How will spending review impact banking jobs in London?

Last month, Chancellor George Osborne unveiled the government's Comprehensive Spending Review, confirming a wide range of fiscal changes across the country, including the imposition of a permanent levy on banks.

Those with banking jobs in London have now learnt that the Treasury is hopeful it will raise £2.5 billion per year by imposing the tax on the financial services sector. "It is only right that, during difficult times, steps are taken to ensure that the banks make a full and fair contribution," the Treasury explained.

Commenting on the reasons behind his decision, Mr Osborne said: "We neither want to let banks off making their fair contribution, nor do we want to drive them abroad. Our aim will be to extract the maximum sustainable tax revenues from financial services." He added that the Treasury will assess what these maximum revenues could be over a period of years.

Mr Osborne's comments make clear that the coalition government is keen not to see the UK's financial services hub in London moving abroad in order to avoid paying the tax. Indeed, according to the Guardian, some of the City's largest banks could stand to make a gain as a result of the planned cuts to corporation tax set to be brought in over the next four years.

Corporation tax is to be reduced from 28 per cent to 24 per cent which may help to offset the levy once it is introduced in January next year. As a result of this, the newspaper points out that banks backed by the state - such as Royal Bank of Scotland and Lloyds TSB - may stand to make gains under the new environment. Trades Union Congress general secretary Brendan Barber says that this is because financial services providers are carrying forward £19 billion of tax losses to offset against future bills. He adds that in the case of state-backed banks, these are losses that have been bailed out by the taxpayer.

During its first year, the tax will see a charge of 0.04 per cent placed on banks' balance sheets, before increasing to 0.07 per cent in 2012-13 in order to ultimately generate £2.5 billion annually by 2013-14, although the Treasury revealed that it has not yet agreed on the rate at which the tax will be implemented.

Insurance providers may miss out on being charged under the changes, due to alterations in the definition of the term "banking group".  As a result, an organisation will not be classified as a bank if more than half of its activities are demonstrably non-financial. Under these conditions, it would appear that the government is keen not to cause significant damage to the capital's current status as one of the world's leading financial centres.

City minister Mark Hoban said that in imposing the tax, the government has acknowledged the potential risks banks pose to both the economy and the financial system. He added that the thinking behind the levy is to encourage less risk taking, while also seeking to improve regulatory standards and ensure greater fiscal security.

"It will apply to the global balance sheets of UK banks and the UK operations of banks from other countries," Mr Hoban explained. However, some financial services providers are now concerned about the possibility of being double taxed in the event that a similar duty is set in other countries, amid worries that the UK will not meet an agreement with other nations ahead of January.

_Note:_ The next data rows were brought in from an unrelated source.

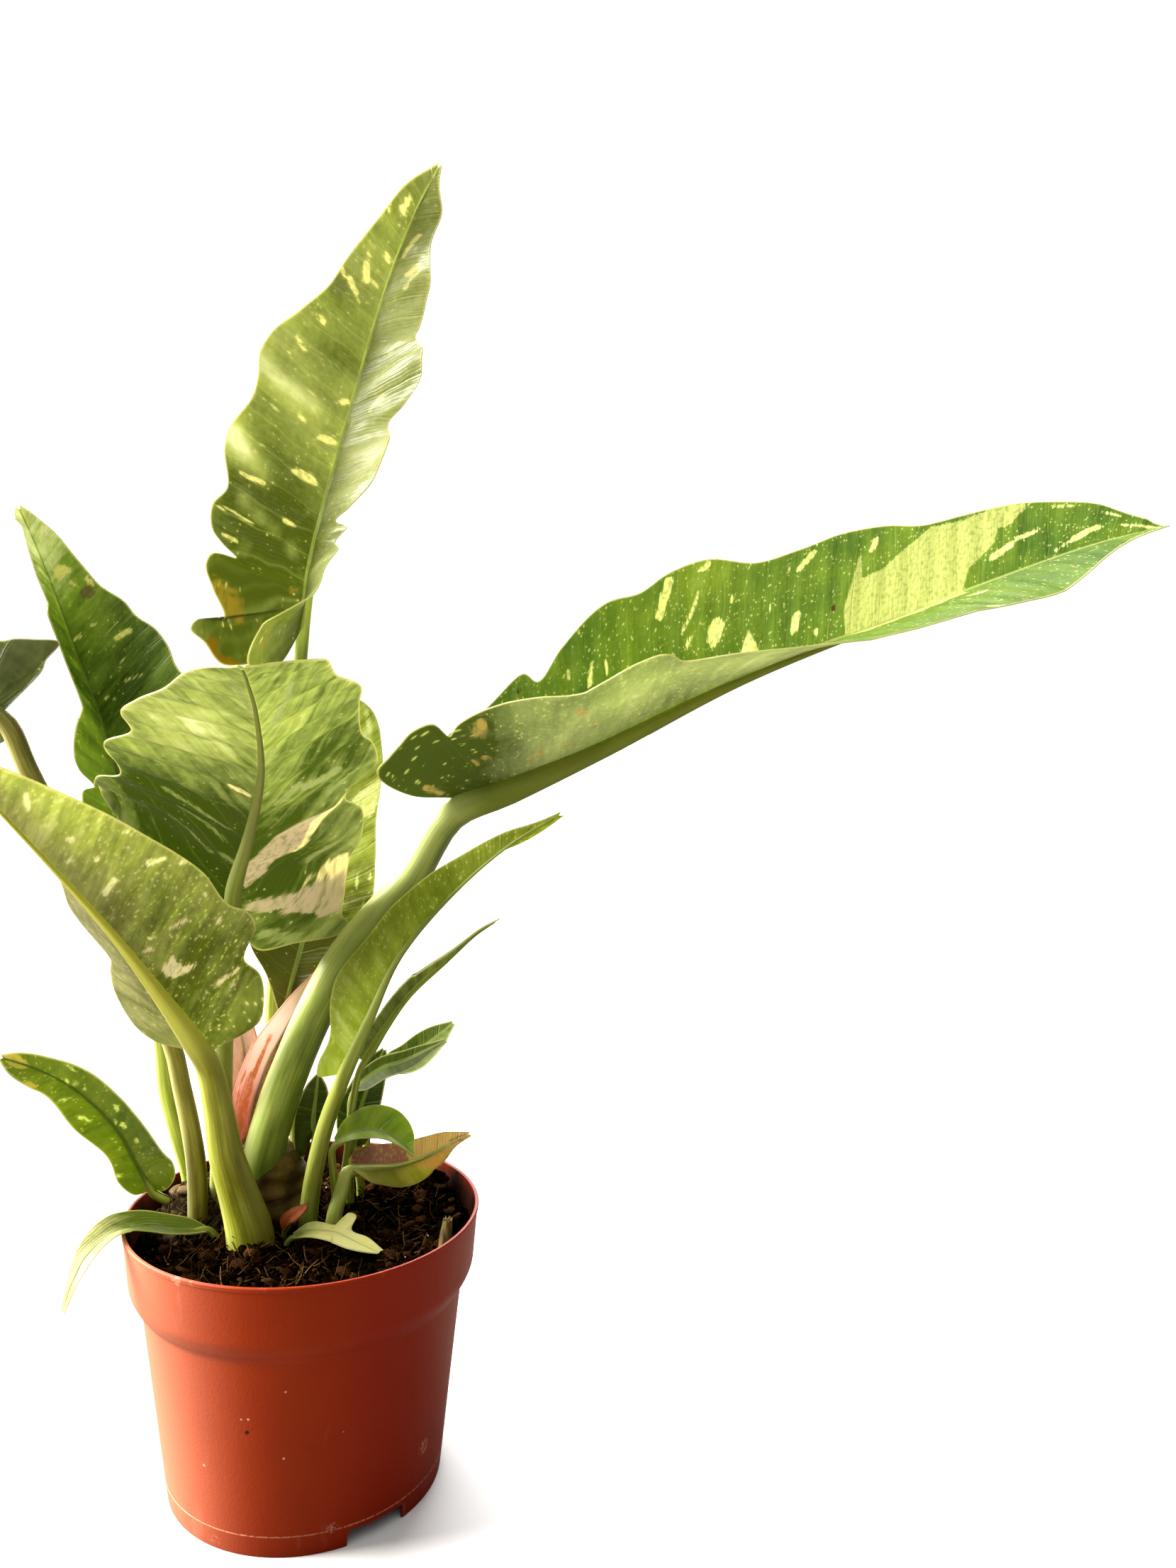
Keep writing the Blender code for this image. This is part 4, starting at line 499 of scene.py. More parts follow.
SKINS = {
    "leaf_tall": Skin(
        upper=(124, 134, 36), upper_light=(210, 214, 150), vein=(222, 228, 168), through=0.62,
        fleck=(230, 222, 164), cream=(232, 228, 168), tan=(168, 154, 66), flecks=0.45,
        rib=(226, 234, 156), keel=(226, 234, 156), pale=(160, 134, 26),
        pales=[[(-2, -54), (6, -54), (6, -40), (3, -32), (-2, -30)]], roughness=0.3, quilt=0.9,
        quilt_gap=17.0, uneven=0.35,
        creams=[
            [(196, -6), (195, -4), (190, -5), (187, -4), (187, -9), (191, -7), (193, -8)],
            [(77, -12), (81, -9), (83, -4), (82, 0), (79, -5)],
            [(58, -19), (61, -16), (64, -8), (60, -4), (58, -10)],
            (185, -13, 183, -12, 0.7), (169, -5, 168, -3, 1.4), (159, -12, 154, -10, 1.8),
            (163, -13, 163, -12, 1.1), (158, -17, 157, -17, 0.6), (151, -22, 148, -20, 0.9),
            (149, -17, 146, -13, 1.6), (146, -13, 143, -10, 0.7), (155, -7, 155, -4, 0.7),
            (181, 7, 172, 4, 1.5), (165, 13, 162, 10, 2.0), (163, 16, 155, 11, 1.0),
            (128, -28, 128, -27, 0.6), (124, -24, 123, -23, 1.1), (118, -31, 117, -31, 0.6),
            (110, -32, 108, -30, 1.0), (108, -29, 107, -27, 1.0), (102, -34, 102, -33, 0.5),
            (122, 20, 120, 16, 1.2), (112, 18, 111, 16, 0.6), (93, -21, 93, -17, 0.5),
            (99, -5, 101, -2, 1.1), (99, 18, 97, 13, 1.1), (96, 12, 94, 12, 0.5),
            (77, -39, 77, -37, 0.6), (77, -34, 77, -31, 0.7), (73, -34, 72, -34, 0.5),
            (81, -21, 81, -18, 0.8), (93, 4, 90, 4, 0.6), (84, -4, 85, -2, 0.6),
            (60, -35, 61, -32, 0.5), (71, -2, 71, 1, 0.8), (46, -39, 48, -28, 1.0),
            (30, -44, 32, -35, 0.6), (31, -35, 31, -28, 0.7), (39, -15, 39, -11, 0.9),
            (22, -39, 22, -33, 0.5)],
        tans=[
            [(12, -40), (12, -36), (11, -29), (10, -25), (7, -25), (8, -34), (10, -38)],
            (13, -7, 15, -4, 0.7), (7, 32, 6, 32, 0.8)],
        # Painted light and shade, with small painted glints near the left margin
        light_and_tone_spots=[(94, -34, 24, 0.4), (40, -16, 30, -0.6), (13, -32, 22, -0.45),
               (147, 9, 30, 0.3), (73, 22, 28, 0.6), (130, -20, 20, -0.15),
               (91, -42, 5, 0.6), (88, -34, 5, 0.6), (88, -25, 5, 0.5), (89, -15, 5, 0.4),
               (57, -46, 7, 1.2), (54, -38, 6, 1.0), (52, -30, 5, 0.6), (38, -34, 4, 0.8),
               (35, -26, 4, 0.8), (33, -18, 4, 0.8), (29, -10, 4, 0.8), (22, -28, 4, 0.6)]),
    "leaf_front": Skin(
        under=(112, 122, 38), under_light=(238, 230, 196), flecks=0.35, cream=(246, 236, 190),
        fleck=(222, 222, 176), tan=(206, 194, 168), pale=(178, 184, 134), through=0.6,
        rib=(214, 220, 140), keel=(214, 220, 140), sweep=(0.35, 0.008), quilt=0.9,
        quilt_gap=17.0,
        stem=(128, 138, 52), stem_light=(176, 184, 96),
        creams=[
            [(24, -21), (38, -26), (44, -32), (49, -39), (39, -33), (32, -27)],
            [(12, -25), (13, -32), (13, -49), (15, -49), (14, -36)],
            (73, 11, 73, 4, 1.6)],
        tans=[
            [(13, -3), (29, -4), (39, -12), (44, -25), (44, -36), (39, -30), (33, -27),
             (23, -17), (17, -12)],
            [(3, -3), (10, -10), (12, -25), (13, -40), (14, -49), (10, -51), (9, -38),
             (8, -22), (6, -9)]],
        pales=[
            (4, -22, 6, -50, 0.5), (65, -33, 65, -20, 1.8), (68, -17, 64, -8, 1.6),
            (24, -41, 16, -30, 1.4), (185, 5, 145, 1, 0.9), (27, 9, 27, 2, 1.2),
            (159, -14, 124, -4, 1.2), (105, -6, 99, 0, 1.2), (58, -44, 52, -31, 0.9),
            (40, 30, 34, 8, 0.8), (52, 36, 44, 8, 1.0), (30, 34, 24, 12, 0.6)],
        # Painted light and shade
        light_and_tone_spots=[(118, 33, 34, 0.55), (180, 0, 40, 0.2), (133, -14, 30, 0.1), (38, 39, 24, -0.4),
               (32, 14, 26, -0.9), (24, -18, 22, -0.5), (79, -29, 26, -0.25)]),
    "leaf_left": Skin(
        under=(136, 132, 50), under_light=(234, 222, 176), flecks=1.0, pale=(232, 230, 190),
        fleck=(228, 226, 172), uneven=0.8, sweep=(0.3, 0.002), keel=(240, 240, 146),
        tan=(218, 210, 180), rib=(230, 230, 146), through=0.64,
        stem=(172, 174, 38), stem_light=(216, 222, 82), stem_dark=(92, 84, 4),
        flank=(240, 244, 142), shaded=0.65,
        tans=[
            [(47, -6), (46, -9), (48, -13), (44, -12), (39, -13), (34, -19), (35, -13),
             (39, -7), (43, -5)],
            (59, -5, 56, -8, 0.8), (20, -20, 17, -30, 1.1), (13, -25, 13, -24, 0.8),
            (42, -34, 41, -36, 1.2), (57, -17, 54, -25, 0.7), (60, -3, 59, -3, 0.5)],
        pales=[
            (116, -5, 114, -7, 1.0), (122, -11, 121, -12, 1.2), (93, -13, 92, -8, 1.9),
            (87, -27, 82, -33, 1.0), (107, -14, 106, -14, 1.1), (75, -37, 73, -39, 1.0),
            (56, -36, 55, -37, 0.8), (62, -9, 59, -11, 0.7), (151, -11, 145, -8, 1.1),
            (106, -28, 105, -29, 0.8), (28, -35, 27, -37, 0.7)],
        light_and_tone_spots=[(135, -14, 40, 0.45), (32, -13, 26, -0.6), (30, 26, 30, 0.4)]),
    "leaf_back": Skin(
        upper=(74, 102, 18), upper_light=(150, 176, 76), flecks=0.35, cream=(214, 212, 148),
        tan=(138, 130, 84), uneven=0.8, rib=(150, 170, 84),
        creams=[
            [(125, 4), (125, 8), (119, 14), (117, 13), (119, 10), (118, 7), (120, 4)],
            [(110, 19), (110, 21), (105, 24), (104, 22), (107, 19)],
            (155, 1, 148, 1, 1.2), (142, 5, 141, 5, 0.6), (136, 8, 134, 9, 0.6),
            (92, 13, 90, 17, 0.5), (83, 18, 83, 28, 0.4), (78, 24, 75, 33, 1.2),
            (83, 7, 83, 7, 0.5), (76, 21, 75, 22, 0.4), (65, 19, 64, 19, 0.4),
            (66, 22, 66, 25, 0.5), (58, 20, 54, 30, 0.4), (61, 6, 55, 13, 0.6),
            (93, 1, 92, 6, 0.8), (114, 11, 110, 14, 0.5)],
        tans=[[(107, 13), (108, 16), (106, 20), (103, 22), (101, 22), (101, 19), (104, 14)]],
        light_and_tone_spots=[(138, 0, 44, 1.0), (75, 16, 40, -0.3), (33, -24, 24, 0.4)]),
    "leaf_long": Skin(
        upper=(74, 116, 8), upper_light=(140, 168, 34), under=(118, 126, 48),
        under_light=(226, 222, 196), flecks=0.8, through=0.55, shaded=0.8,
        fleck=(230, 232, 160), uneven=0.35, veined=0.05, quilt=0.2, rib=(190, 200, 110),
        keel=(158, 162, 70),
        stem=(134, 156, 42), stem_light=(188, 206, 92), stem_dark=(70, 88, 8),
        flank=(240, 246, 160), painted_lit_side_share=0.8, paler=0.5, cream=(208, 214, 126),
        tan=(200, 184, 120), pale=(242, 244, 166),
        creams=[
            [(177, -3), (176, -14), (179, -26), (183, -44), (184, -27), (194, -29),
             (203, -35), (216, -43), (232, -41), (249, -43), (261, -39), (253, -29),
             (247, -29), (246, -21), (234, -12), (230, 4), (209, 7), (195, 6), (180, 8)]],
        pales=[
            [(119, -33), (122, -28), (120, -21), (117, -18), (114, -22), (115, -30)],
            [(133, -21), (139, -8), (128, -6), (131, -15)],
            (97, -58, 93, -43, 1.9), (111, -49, 108, -41, 0.8), (108, -41, 103, -31, 0.9),
            (108, -29, 105, -24, 0.8), (155, -19, 154, -12, 1.8), (190, -46, 188, -41, 1.4),
            (160, -49, 154, -42, 1.5), (150, -45, 150, -43, 0.6), (63, -37, 61, -27, 0.8),
            (69, -34, 69, -28, 0.7), (52, -38, 52, -34, 0.7), (114, -60, 111, -58, 1.5),
            (253, -17, 245, -13, 1.9), (264, -20, 256, -19, 1.3), (292, -11, 283, -8, 2.0),
            (283, -8, 274, -4, 0.8), (303, -9, 321, -1, 0.9), (211, 40, 214, 41, 1.5),
            (164, -9, 164, -6, 0.9), (126, -40, 125, -37, 0.8), (143, -29, 141, -22, 0.5),
            (271, -33, 282, -29, 0.6), (226, 10, 232, 11, 1.2), (295, -20, 302, -15, 0.6)],
        tans=[
            [(14, 39), (15, 42), (15, 28), (14, 30), (14, 35)],
            (13, 19, 13, 15, 0.5), (14, 19, 16, 16, 0.5), (49, 37, 50, 36, 2.1),
            (57, 24, 57, 23, 1.3), (73, 30, 73, 29, 0.8), (31, 10, 35, 12, 1.5),
            (46, 10, 50, 10, 1.2), (5, 22, 3, 12, 0.7), (7, 0, 8, 0, 1.0),
            (22, 49, 23, 49, 0.7), (132, 16, 126, 16, 1.2), (74, 15, 74, 14, 0.6)],
        spots=[(171, -17, 171, -16, 1.1), (25, -39, 26, -39, 0.8)],
        light_and_tone_spots=[(114, -50, 22, 0.5), (56, 29, 36, 0.5), (-4, 30, 32, -0.7),
               (271, -8, 30, -0.2), (120, 34, 30, 0.4)]),
    "leaf_side": Skin(
        under=(88, 92, 42), under_light=(140, 142, 84), flecks=0.1,
        stem=(130, 118, 38), stem_light=(186, 180, 84), stem_dark=(66, 56, 8),
        flank=(240, 242, 170), painted_lit_side_share=0.85),
    "leaf_low": Skin(
        upper=(100, 130, 10), upper_light=(168, 186, 56), flecks=0.6, uneven=0.6,
        rib=(112, 142, 24), keel=(134, 160, 40), cream=(222, 230, 150), veined=0.1, shaded=0.1,
        tan=(206, 196, 104),
        creams=[
            (75, 0, 73, 0, 0.9), (68, 2, 66, 0, 0.9), (64, 2, 63, 4, 0.7),
            (53, 13, 52, 13, 0.8), (59, 4, 58, 4, 0.7), (71, -5, 69, -5, 0.5),
            (60, -5, 58, -4, 0.5), (61, -8, 60, -7, 0.5), (48, -8, 44, -6, 0.9),
            (43, 9, 41, 8, 1.3), (35, 5, 33, 5, 1.4), (38, 3, 37, 2, 0.9),
            (25, 7, 24, 7, 1.0), (20, 13, 18, 14, 0.7), (50, 3, 49, 2, 0.5),
            (11, -9, 10, -9, 0.5), (63, 12, 62, 12, 0.5), (69, 9, 66, 9, 0.6)],
        tans=[
            [(95, 1), (93, 3), (88, 4), (84, 1), (84, -1), (87, -3), (92, -2)],
            [(80, -9), (79, -7), (72, -7), (76, -9)]],
        spots=[(20, 12, 20, 15, 0.4), (18, -4, 16, -3, 0.4), (11, -3, 10, -2, 0.4)]),
    "leaf_narrow": Skin(
        upper=(96, 120, 20), upper_light=(150, 170, 60), under=(150, 156, 30),
        under_light=(214, 222, 92), flecks=1.0, fleck=(240, 244, 170), through=0.76,
        veined=0.1, uneven=0.8,
        # Painted light over the blade
        light_and_tone_spots=[(14, 8, 34, 0.5), (70, 0, 40, 0.25), (124, 0, 30, 0.1)]),
    "leaf_upright": Skin(
        upper=(108, 106, 16), upper_light=(212, 224, 104), flecks=0.35,
        cream=(238, 240, 180),
        creams=[
            [(90, 15), (93, 16), (94, 22), (94, 31), (86, 30), (80, 26), (84, 21)],
            (123, 26, 115, 27, 1.2), (61, 26, 55, 28, 0.8), (59, 21, 54, 21, 0.8),
            (51, 27, 46, 26, 0.6)],
        light_and_tone_spots=[(110, 0, 70, 0.45), (15, 0, 34, -0.9)]),
    "leaf_sliver": Skin(upper=(84, 104, 40), upper_light=(150, 164, 96), flecks=0.0),
    "leaf_right_lower": Skin(
        upper=(80, 104, 24), upper_light=(130, 150, 56), under=(86, 106, 30),
        under_light=(134, 152, 66), flecks=0.0, veined=0.1),
    "leaf_right_upper": Skin(upper=(96, 122, 40), upper_light=(156, 176, 76), flecks=0.0),
    "leaf_right_dark": Skin(upper=(44, 62, 8), upper_light=(84, 108, 28), flecks=0.0),
    "leaf_right_round": Skin(
        upper=(164, 208, 28), upper_light=(218, 238, 96), flecks=0.0, roughness=0.32,
        through=0.62),
    "leaf_yellowing": Skin(
        upper=(176, 180, 40), upper_light=(240, 226, 112), flecks=0.0, roughness=0.6,
        margin=(196, 170, 100), stem=(190, 204, 76), stem_light=(222, 232, 116), through=0.35,
        under=(186, 186, 52), under_light=(240, 226, 120),
        keel=(222, 226, 100), tan=(226, 192, 108), pale=(180, 116, 84), uneven=0.7,
        shaded=0.2,
        spot=(186, 116, 62), spots=[(57, 0, 64, 0, 1.5)],
        tans=[[(34, 0), (34, -14), (70, -14), (70, 14), (46, 14)]],
        pales=[[(1, 0), (1, -14), (30, -14), (34, 0)]],
        light_and_tone_spots=[(50, -5, 16, 0.3), (20, 8, 14, -0.4)]),
    "leaf_behind": Skin(upper=(60, 72, 16), upper_light=(96, 110, 36), flecks=0.0),
    "leaf_over_rim": Skin(
        upper=(132, 150, 52), upper_light=(236, 236, 176), flecks=0.0, lengthwise=True,
        light_and_tone_spots=[(90, 0, 50, 0.5), (10, 0, 34, -0.9)]),
    "leaf_on_soil": Skin(
        upper=(170, 184, 60), upper_light=(250, 246, 158), flecks=0.0, lengthwise=True,
        bright=(250, 246, 176), light_and_tone_spots=[(0, 0, 10, -0.8), (26, 0, 22, 0.9)]),
    "sheath_pink": Skin(
        upper=(222, 150, 146), upper_light=(255, 216, 214), flecks=0.0, lengthwise=True,
        quilt=0.3, through=0.55, margin=(232, 170, 148), bright=(255, 234, 230),
        pale=(220, 150, 112), pales=[
            (-4, -3, 44, -5, 1.2), (0, 3, 56, 1, 0.9), (-6, -6, 26, -8, 1.0),
            (14, 5, 60, 3, 0.5), (8, -1, 34, -1, 0.5)],
        # Painted highlight down its middle, painted shade at its foot
        light_and_tone_spots=[(54, 0, 26, 1.3), (34, -6, 18, 0.6), (2, 0, 16, -0.3)]),
    "sheath_brown": Skin(
        upper=(184, 146, 124), upper_light=(228, 204, 188), flecks=0.0, lengthwise=True,
        quilt=0.3, margin=(190, 130, 100)),
    "bract_red": Skin(
        upper=(190, 74, 22), upper_light=(238, 140, 66), flecks=0.0, lengthwise=True,
        quilt=0.3, through=0.3, roughness=0.6, margin=(150, 70, 30)),
}


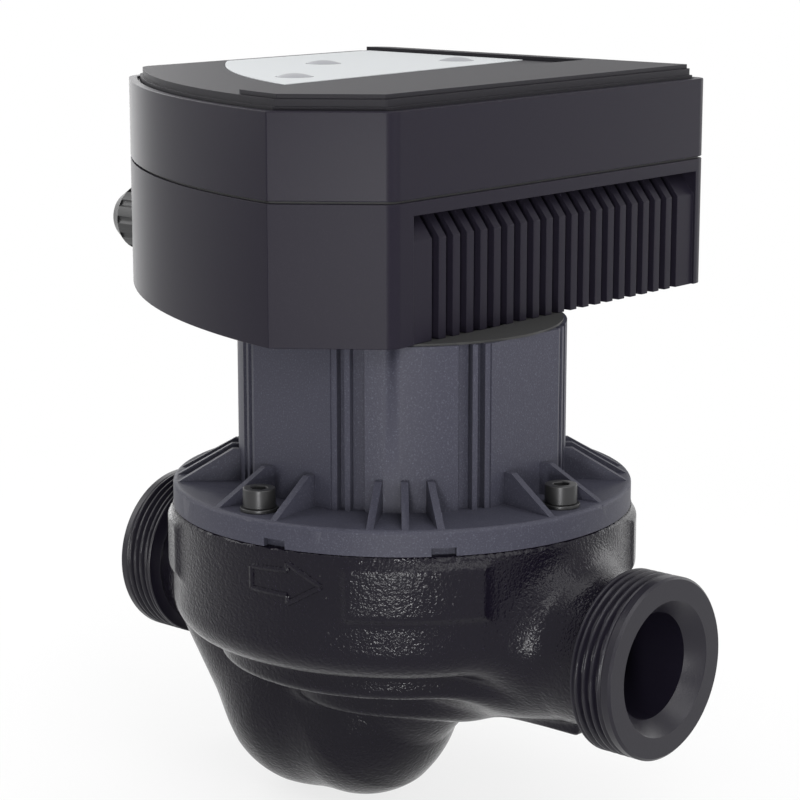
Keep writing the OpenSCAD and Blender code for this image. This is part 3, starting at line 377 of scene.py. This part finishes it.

The spending review also confirmed that all UK banks will have to sign up to a tax code of conduct by the end of November, although the Independent reports that, so far, four out of 15 financial services providers have done this. Under the scheme, banks must pledge not to create avoidance schemes in an effort to reduce their own or their clients' bills.

Commenting on the spending review as a whole, the British Bankers' Association said: "We are pleased the chancellor said he wishes to balance taxation with the attractiveness of the UK as a global financial centre and the need to retain jobs."